Ah!, you say. Insurance! Yes.

Our homeowner's insurance and our plumber's professional insurance got to duke it out. His insurance had it first - for what seemed like months - before they recently suddenly informed him they considered it wasn't his fault because his pipe failing should not have flooded the basement had all the floor drains been working correctly (potentially true though possibly debatable given the threshold and the water pressure, but these drains would have been fixed before the plumbers finished our house... they just... had not actually gotten to that part of the task yet, which in retrospect was a gamble all of us wish we hadn't taken...). So they sent this to our insurance, and after some back-and-forth because it was in MIL's name and the estate still isn't settled, they recently informed us that they don't intend to pay either because in their view it was entirely the plumber's fault.

So... anyone who knows how Finnish insurance works is welcome to tell us what we're supposed to do next... even if it's 'talk to a debt management advisor', I guess, which obviously is on our to-do list at some point.

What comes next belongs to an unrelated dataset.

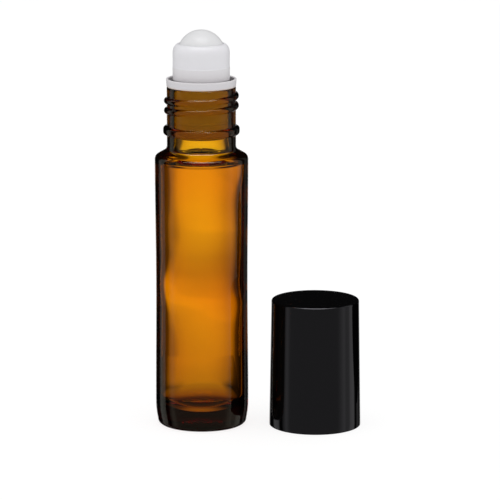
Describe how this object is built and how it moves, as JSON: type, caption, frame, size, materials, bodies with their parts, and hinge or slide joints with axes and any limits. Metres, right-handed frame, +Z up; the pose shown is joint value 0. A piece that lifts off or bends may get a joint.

Why did we ever decide we wanted a house?! It was a terrible idea. And everybody who has any sort of loans, go immediately and buy life insurance, please. Yes, you.

(no subject)

Date: 29 Dec 2019 12:48 pm (UTC)
yvannairie: :3 (Default)
From: [personal profile] yvannairie
My folks who work in private banking suggested contacting FINE (FINE.fi)

(no subject)

Date: 29 Dec 2019 02:48 pm (UTC)
princessofgeeks: (Default)
From: [personal profile] princessofgeeks
I am so sorry this is happening to you. It's a perfect storm. Hoping for resolution in the new year.